Senate Majority Leader Mitch Carmichael, a Frontier executive, sharply criticized the legislation on the Senate floor, saying the bill would discourage Internet providers from expanding existing broadband networks or building new ones. “The capital allocations are chilled when they know the government is going to be competing,” said Carmichael, R-Jackson. “The best way to deliver broadband is through the private sector. We don't have to always turn to government to solve technological issues.

If it were only a technological issue as Mr. Carmichael wrongly frames it, it would merely need a technological solution the private sector could provide. In fact, it's a market issue. The state is attempting to address private market failure to construct telecommunications infrastructure needed for the 21st century. In that regard, it's also not about market competition. By definition, competitive markets are not failed markets.

Monday, February 22, 2016

Curb your enthusiasm: Google Fiber won't likely serve "thousands" of municipalities

Google To Use City-Owned Network To Bring Fiber To Huntsville 02/22/2016: This private-public model for broadband could spread far beyond Huntsville, according to muni-broadband proponent Christopher Mitchell, director of the Institute for Local Self-Reliance's Community Broadband Networks Initiative."In many ways, I think this is a tremendously hopeful development," Mitchell tells MediaPost. "It gives cities a great confidence that if they build passive infrastructure, they will be able to work with ISPs."

Mitchell adds that many of the municipal officials he has spoken with recently have said they're willing to build fiber networks, but not provide broadband or telephone services. He adds that he expects a few other cities cities to follow Huntsville's lead in the next one to two years, and that "thousands" of municipalities could ultimately do so.

Thousands? Unlikely. Few local governments have the existing utility infrastructure or financial resources to build fiber to the premise networks serving their residents as they continue to recover from the 2008 economic collapse and face competing demands for other infrastructure such as roads and sewer systems and public pension obligations.

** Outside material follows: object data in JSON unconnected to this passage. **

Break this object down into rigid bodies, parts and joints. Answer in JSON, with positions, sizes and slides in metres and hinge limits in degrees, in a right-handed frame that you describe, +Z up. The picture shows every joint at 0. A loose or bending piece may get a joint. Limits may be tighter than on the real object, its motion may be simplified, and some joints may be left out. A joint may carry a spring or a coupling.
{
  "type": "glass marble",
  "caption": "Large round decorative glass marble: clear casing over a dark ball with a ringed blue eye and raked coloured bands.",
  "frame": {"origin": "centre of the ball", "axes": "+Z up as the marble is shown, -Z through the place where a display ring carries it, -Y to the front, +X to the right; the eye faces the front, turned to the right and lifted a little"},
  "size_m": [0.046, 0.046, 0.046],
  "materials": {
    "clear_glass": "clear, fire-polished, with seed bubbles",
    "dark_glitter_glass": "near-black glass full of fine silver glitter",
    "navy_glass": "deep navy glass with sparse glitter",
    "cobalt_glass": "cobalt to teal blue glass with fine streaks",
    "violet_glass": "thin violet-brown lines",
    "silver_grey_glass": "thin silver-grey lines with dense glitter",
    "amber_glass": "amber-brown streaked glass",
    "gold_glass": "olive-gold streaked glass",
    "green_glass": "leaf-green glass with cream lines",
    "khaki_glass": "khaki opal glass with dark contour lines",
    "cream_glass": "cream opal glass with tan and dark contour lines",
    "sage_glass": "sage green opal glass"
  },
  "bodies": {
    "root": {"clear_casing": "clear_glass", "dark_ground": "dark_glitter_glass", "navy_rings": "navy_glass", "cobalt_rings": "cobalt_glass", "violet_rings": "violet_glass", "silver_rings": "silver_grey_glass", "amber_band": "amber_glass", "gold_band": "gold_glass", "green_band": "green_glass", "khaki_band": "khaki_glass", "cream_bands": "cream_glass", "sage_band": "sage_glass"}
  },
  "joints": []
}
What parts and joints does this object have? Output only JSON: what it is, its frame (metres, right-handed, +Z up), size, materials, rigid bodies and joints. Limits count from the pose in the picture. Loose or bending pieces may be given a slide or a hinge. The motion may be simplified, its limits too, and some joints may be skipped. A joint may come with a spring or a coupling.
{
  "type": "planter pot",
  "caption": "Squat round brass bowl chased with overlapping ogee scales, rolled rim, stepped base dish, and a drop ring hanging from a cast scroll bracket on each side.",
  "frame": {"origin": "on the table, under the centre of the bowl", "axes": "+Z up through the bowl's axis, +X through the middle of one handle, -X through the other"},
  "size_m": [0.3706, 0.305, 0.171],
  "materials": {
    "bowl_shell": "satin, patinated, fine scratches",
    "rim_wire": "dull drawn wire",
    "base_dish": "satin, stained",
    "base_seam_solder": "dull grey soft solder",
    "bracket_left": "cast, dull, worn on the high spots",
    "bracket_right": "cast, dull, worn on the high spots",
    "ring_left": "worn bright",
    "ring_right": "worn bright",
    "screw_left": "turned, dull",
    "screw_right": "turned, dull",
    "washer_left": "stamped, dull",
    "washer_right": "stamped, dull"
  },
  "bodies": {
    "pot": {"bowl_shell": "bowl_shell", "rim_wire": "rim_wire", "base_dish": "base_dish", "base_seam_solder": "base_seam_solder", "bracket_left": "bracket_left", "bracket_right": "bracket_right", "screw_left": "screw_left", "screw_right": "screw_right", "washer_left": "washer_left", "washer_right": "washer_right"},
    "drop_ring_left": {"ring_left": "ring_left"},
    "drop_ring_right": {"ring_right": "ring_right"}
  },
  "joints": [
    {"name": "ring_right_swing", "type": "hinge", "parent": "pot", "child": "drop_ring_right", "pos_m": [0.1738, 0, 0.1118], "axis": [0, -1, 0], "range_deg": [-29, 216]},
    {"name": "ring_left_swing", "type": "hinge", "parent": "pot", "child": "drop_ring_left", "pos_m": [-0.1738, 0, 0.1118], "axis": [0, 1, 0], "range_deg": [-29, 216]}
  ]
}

Facebook's Telecom Infra Project appears focused on mobile wireless and not premise service

Telecom Infra Project – The Telecom Infra Project (TIP) is an engineering-focused initiative driven by operators, infrastructure providers, system integrators, and other technology companies that aim to reimagine the traditional approach to building and deploying telecom network infrastructure.: The growth of the internet and the rise of data-intensive services like video and virtual reality require us all to collaborate on the development of new technologies, rethink how we deploy existing technologies, and focus on simplicity, flexibility, and efficiency in everything we do.

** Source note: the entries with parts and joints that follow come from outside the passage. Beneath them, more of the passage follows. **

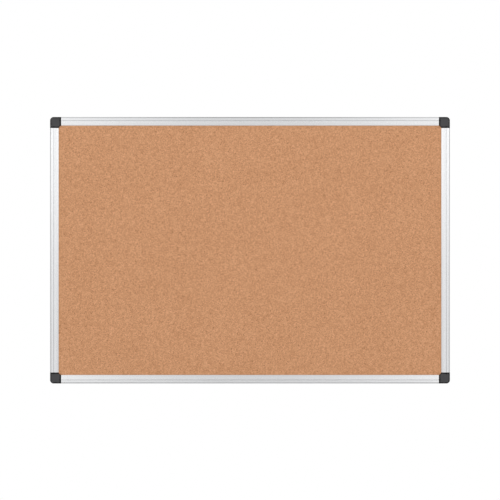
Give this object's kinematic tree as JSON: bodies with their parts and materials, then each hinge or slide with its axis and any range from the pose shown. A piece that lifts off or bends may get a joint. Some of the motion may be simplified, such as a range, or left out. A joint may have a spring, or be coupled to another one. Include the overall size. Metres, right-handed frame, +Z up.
{
  "type": "cork bulletin board",
  "caption": "Rectangular wall board with a cork pin surface in a hollow aluminium frame, with push-fit plastic corner caps that hide the wall-screw holes.",
  "frame": {"origin": "centre of the pattern of wall-screw holes, in the back plane of the frame, which lies on the wall", "axes": "+X along the board's long side, to the right as seen from the front; +Y out of the back, into the wall; +Z up"},
  "size_m": [0.9, 0.0156, 0.6],
  "materials": {
    "rail_aluminium": "satin anodised",
    "cork": "fine-grained agglomerated cork, lightly sanded",
    "fibreboard": "raw soft fibreboard",
    "kraft_paper": "unbleached kraft",
    "base_plastic": "fine texture",
    "cap_plastic": "fine texture",
    "screw_steel": "zinc plated"
  },
  "bodies": {
    "frame": {"rail_top": "rail_aluminium", "rail_bottom": "rail_aluminium", "rail_left": "rail_aluminium", "rail_right": "rail_aluminium", "cork_sheet": "cork", "core_board": "fibreboard", "backing_sheet": "kraft_paper", "corner_base_bottom_left": "base_plastic", "corner_base_bottom_right": "base_plastic", "corner_base_top_left": "base_plastic", "corner_base_top_right": "base_plastic", "screw_rail_bottom_left_end": "screw_steel", "screw_rail_bottom_right_end": "screw_steel", "screw_rail_top_left_end": "screw_steel", "screw_rail_top_right_end": "screw_steel", "screw_rail_left_bottom_end": "screw_steel", "screw_rail_right_bottom_end": "screw_steel", "screw_rail_left_top_end": "screw_steel", "screw_rail_right_top_end": "screw_steel"},
    "cap_bottom_left": {"corner_cap_bottom_left": "cap_plastic"},
    "cap_bottom_right": {"corner_cap_bottom_right": "cap_plastic"},
    "cap_top_left": {"corner_cap_top_left": "cap_plastic"},
    "cap_top_right": {"corner_cap_top_right": "cap_plastic"}
  },
  "joints": [
    {"name": "cap_bottom_left_pull_off", "type": "slide", "parent": "frame", "child": "cap_bottom_left", "axis": [0, -1, 0], "range_m": [0, 0.02]},
    {"name": "cap_bottom_right_pull_off", "type": "slide", "parent": "frame", "child": "cap_bottom_right", "axis": [0, -1, 0], "range_m": [0, 0.02]},
    {"name": "cap_top_left_pull_off", "type": "slide", "parent": "frame", "child": "cap_top_left", "axis": [0, -1, 0], "range_m": [0, 0.02]},
    {"name": "cap_top_right_pull_off", "type": "slide", "parent": "frame", "child": "cap_top_right", "axis": [0, -1, 0], "range_m": [0, 0.02]}
  ]
}
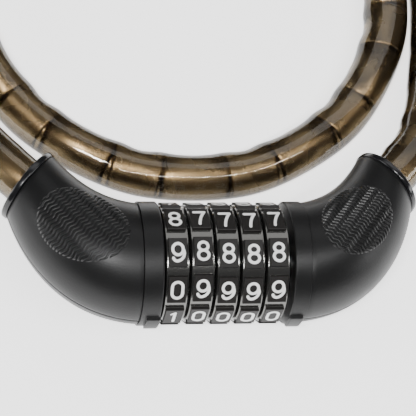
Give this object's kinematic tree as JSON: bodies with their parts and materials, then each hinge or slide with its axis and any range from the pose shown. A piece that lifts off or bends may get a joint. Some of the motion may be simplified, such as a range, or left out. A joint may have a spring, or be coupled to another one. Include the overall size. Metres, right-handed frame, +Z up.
{
  "type": "cable combination lock",
  "caption": "Armoured cable combination lock with number dials on a curved body and a sleeved steel cable wound in two turns",
  "frame": {"origin": "under the middle of the lock body's box, on the resting surface, cable left out", "axes": "+X along the dial axis towards the bolt's withdrawal, +Y from the lock body towards the cable loop, +Z up"},
  "size_m": [0.2319, 0.2589, 0.0455],
  "materials": {
    "housing_black": "satin soft-touch",
    "ring_black": "gloss",
    "dial_black": "matte facets, gloss notches",
    "numeral_white": "satin",
    "brass": "turned",
    "hardened_steel": "ground",
    "zinc": "cast",
    "steel_rope": "stranded",
    "nickel_sleeve": "satin bronze nickel",
    "clear_sheath": "smoky clear"
  },
  "bodies": {
    "root": {"left_elbow_upper": "housing_black", "left_elbow_lower": "housing_black", "left_collar": "housing_black", "left_entry_ring": "ring_black", "left_anchor_block": "zinc", "left_ferrule": "zinc", "left_anchor_pin": "hardened_steel", "left_cross_pin": "hardened_steel", "spindle_tube": "hardened_steel", "spacer_washers": "hardened_steel", "detent_leaf_spring": "hardened_steel", "retaining_clip": "hardened_steel", "sheath_main": "clear_sheath", "sheath_end": "clear_sheath", "core_main": "steel_rope", "core_end": "steel_rope", "sleeves_long_main": "nickel_sleeve", "sleeves_short_main": "nickel_sleeve", "sleeves_long_end": "nickel_sleeve", "sleeves_short_end": "nickel_sleeve"},
    "bolt": {"bolt_pin": "hardened_steel", "right_elbow_upper": "housing_black", "right_elbow_lower": "housing_black", "right_collar": "housing_black", "right_entry_ring": "ring_black", "right_anchor_block": "zinc", "right_ferrule": "zinc", "right_anchor_pin": "hardened_steel", "right_cross_pin": "hardened_steel"},
    "dial_1_body": {"dial_1": "dial_black", "numerals_1": "numeral_white", "code_ring_1": "brass"},
    "dial_2_body": {"dial_2": "dial_black", "numerals_2": "numeral_white", "code_ring_2": "brass"},
    "dial_3_body": {"dial_3": "dial_black", "numerals_3": "numeral_white", "code_ring_3": "brass"},
    "dial_4_body": {"dial_4": "dial_black", "numerals_4": "numeral_white", "code_ring_4": "brass"},
    "dial_5_body": {"dial_5": "dial_black", "numerals_5": "numeral_white", "code_ring_5": "brass"}
  },
  "joints": [
    {"name": "bolt_slide", "type": "slide", "parent": "root", "child": "bolt", "axis": [1, 0, 0], "range_m": [0, 0.054], "deforming": ["sheath_end", "core_end", "sleeves_long_end", "sleeves_short_end"]},
    {"name": "dial_1_turn", "type": "hinge", "parent": "root", "child": "dial_1_body", "pos_m": [-0.01808, -0.00965, 0.0227], "axis": [1, 0, 0], "continuous": true},
    {"name": "dial_2_turn", "type": "hinge", "parent": "root", "child": "dial_2_body", "pos_m": [-0.00888, -0.00965, 0.0227], "axis": [1, 0, 0], "continuous": true},
    {"name": "dial_3_turn", "type": "hinge", "parent": "root", "child": "dial_3_body", "pos_m": [0.00032, -0.00965, 0.0227], "axis": [1, 0, 0], "continuous": true},
    {"name": "dial_4_turn", "type": "hinge", "parent": "root", "child": "dial_4_body", "pos_m": [0.00952, -0.00965, 0.0227], "axis": [1, 0, 0], "continuous": true},
    {"name": "dial_5_turn", "type": "hinge", "parent": "root", "child": "dial_5_body", "pos_m": [0.01872, -0.00965, 0.0227], "axis": [1, 0, 0], "continuous": true}
  ]
}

TIP will explore new approaches and technologies across three initial focus areas: access, backhaul, and core and management. The project groups within these areas will leverage the unique engineering and operational expertise of each member. They will focus on developing new technologies and exploring new approaches to deploying in both developed and emerging markets.

This Facebook-led R&D effort appears targeted at disrupting the mobile device market as the two illustrations on the left of the below schematic suggests. No mention is made of fiber optic to the premise telecom infrastructure needed to adequately serve homes, businesses and public institutions that can provide the robust bandwidth necessary for these settings. Premise service is dominated by stodgy, techno-averse telephone and cable dinosaurs with shitty service options and customer service and is also a fat target for massive disruption.

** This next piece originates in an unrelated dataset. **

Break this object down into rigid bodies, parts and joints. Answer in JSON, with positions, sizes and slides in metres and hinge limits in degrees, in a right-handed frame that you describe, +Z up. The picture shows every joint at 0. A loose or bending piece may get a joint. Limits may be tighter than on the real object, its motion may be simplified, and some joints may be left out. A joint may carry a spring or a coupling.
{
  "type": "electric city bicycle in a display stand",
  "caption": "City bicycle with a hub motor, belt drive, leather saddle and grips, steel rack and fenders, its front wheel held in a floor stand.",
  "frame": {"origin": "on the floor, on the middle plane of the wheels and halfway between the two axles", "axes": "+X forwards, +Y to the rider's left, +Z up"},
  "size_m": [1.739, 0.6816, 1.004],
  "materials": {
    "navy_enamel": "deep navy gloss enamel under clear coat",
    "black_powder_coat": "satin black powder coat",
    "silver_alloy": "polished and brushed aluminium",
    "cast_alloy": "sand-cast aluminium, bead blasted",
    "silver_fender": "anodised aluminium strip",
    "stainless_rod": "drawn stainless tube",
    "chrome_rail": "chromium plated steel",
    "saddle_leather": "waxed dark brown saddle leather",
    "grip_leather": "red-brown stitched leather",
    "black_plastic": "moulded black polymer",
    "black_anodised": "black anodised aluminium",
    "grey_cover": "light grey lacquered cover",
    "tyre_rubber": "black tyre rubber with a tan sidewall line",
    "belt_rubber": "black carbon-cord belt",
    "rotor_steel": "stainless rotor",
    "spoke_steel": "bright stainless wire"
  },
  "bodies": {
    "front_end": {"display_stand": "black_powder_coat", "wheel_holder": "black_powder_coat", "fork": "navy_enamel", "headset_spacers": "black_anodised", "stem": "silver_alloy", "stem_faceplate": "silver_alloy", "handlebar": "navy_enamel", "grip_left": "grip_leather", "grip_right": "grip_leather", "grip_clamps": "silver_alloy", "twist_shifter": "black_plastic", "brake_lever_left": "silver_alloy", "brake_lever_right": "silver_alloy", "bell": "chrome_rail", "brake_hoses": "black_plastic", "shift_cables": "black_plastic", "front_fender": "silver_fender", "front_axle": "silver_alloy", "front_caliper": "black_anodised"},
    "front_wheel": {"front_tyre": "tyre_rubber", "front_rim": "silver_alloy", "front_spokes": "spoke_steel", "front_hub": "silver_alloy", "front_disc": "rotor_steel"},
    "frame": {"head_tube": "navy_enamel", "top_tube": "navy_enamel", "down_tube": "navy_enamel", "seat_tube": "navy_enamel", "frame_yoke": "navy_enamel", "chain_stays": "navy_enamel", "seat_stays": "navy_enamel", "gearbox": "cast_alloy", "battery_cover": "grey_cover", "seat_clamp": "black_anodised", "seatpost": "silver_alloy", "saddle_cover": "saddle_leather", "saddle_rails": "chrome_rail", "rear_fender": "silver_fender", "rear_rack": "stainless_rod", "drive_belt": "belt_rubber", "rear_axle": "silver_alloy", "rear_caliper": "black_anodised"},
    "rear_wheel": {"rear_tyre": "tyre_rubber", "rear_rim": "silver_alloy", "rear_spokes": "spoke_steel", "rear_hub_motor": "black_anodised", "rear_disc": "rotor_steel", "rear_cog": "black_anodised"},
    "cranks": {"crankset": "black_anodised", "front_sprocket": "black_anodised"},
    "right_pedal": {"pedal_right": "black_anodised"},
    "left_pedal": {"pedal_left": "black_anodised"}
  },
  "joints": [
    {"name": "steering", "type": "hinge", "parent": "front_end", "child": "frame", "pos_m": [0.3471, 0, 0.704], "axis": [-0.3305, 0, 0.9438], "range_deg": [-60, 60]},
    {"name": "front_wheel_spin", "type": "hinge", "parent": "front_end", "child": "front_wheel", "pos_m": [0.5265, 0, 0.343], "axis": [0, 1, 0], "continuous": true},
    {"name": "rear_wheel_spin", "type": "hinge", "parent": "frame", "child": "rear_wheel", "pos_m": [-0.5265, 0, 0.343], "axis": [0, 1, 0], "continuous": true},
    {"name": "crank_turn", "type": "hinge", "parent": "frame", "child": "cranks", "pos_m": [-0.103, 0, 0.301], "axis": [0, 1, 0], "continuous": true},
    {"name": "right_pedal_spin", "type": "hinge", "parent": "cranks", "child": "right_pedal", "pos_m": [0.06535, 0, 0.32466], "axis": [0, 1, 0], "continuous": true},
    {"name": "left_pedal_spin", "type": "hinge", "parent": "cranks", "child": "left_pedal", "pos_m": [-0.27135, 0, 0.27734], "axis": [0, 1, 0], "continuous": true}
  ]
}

UTOPIA reconnoiters as resistance to local parcel fee halts PPP with Macquarie

Macquarie is probably dead, and that’s probably okay – Free UTOPIA!: While I wasn’t able to attend the latest UTOPIA board meeting (bit of a drive from Cedar City), I did get a summary of what was discussed during that meeting. One of the things that came up was the long-delayed Macquarie deal. For all intents and purposes, it’s most likely not going to happen. There appears to be slow action on a binding public vote and the utility fee was very unpopular (and wasn’t coming down). The board has voted to pay Macquarie what they are due and take those reports as valuable information to plan for the future with no further action.

As this blog reported last March, resistance to a utility parcel fee stalled progress on a public-private partnership between the Utah Telecommunication Open Infrastructure Agency (UTOPIA) and an Australian firm that invests in public infrastructure projects, Macquarie Capital Group. That resistance created a massive stumbling block to the expansion and financial future of the UTOPIA regional fiber to the premise (FTTP) that serves 11 Utah municipalities.

Now nearly a year later as the blog cited above reports, that resistance has proven fatal to the partnership. In order for it to work under the long term financial plan prepared by Macquarie, the parcel fee was a necessary component of the partnership given that a public-private partnership by definition requires the contribution of public financial resources. No public contribution means no partnership, leaving the private partner like a single hand clapping.

This development is yet another example of the lack of adequate funding mechanisms at the state and local government level to ensure the construction of FTTP telecom infrastructure serving all American homes, businesses, and public institutions. The situation calls for an aggressive federal public works program to construct this needed infrastructure for the 21st century as I propose in my recently issued eBook Service Unavailable: America’s Telecommunications Infrastructure Crisis.

Telco CEO offers succinct description of FTTP market failure at network edge

Cincinnati Bell to Slow Fiber Build by 2017 | DSLReports, ISP Information: "Our buildout of fiber is 100 percent success-based and as long as we see the returns that are appropriate we're going to continue to build," Cincinnati Bell CEO Ted Torbeck told attendees of the company's earnings call.

"We anticipate by the end of the year we'll be somewhere over 60 percent and we fully anticipate that we'll be getting close to the upper range where in 2017 our build will decline significantly. The cost of the build is increasing as we expected as we build out and we're getting to the edge of the buildout and it's getting more expensive," the CEO added. "Once we reach the threshold where the margin decreases to the level is acceptable we'll stop the build.
A very succinct description of market failure in the words of a telco CEO that explains why private market forces cannot ensure the ubiquitous fiber to the premise infrastructure needed in the 21st century.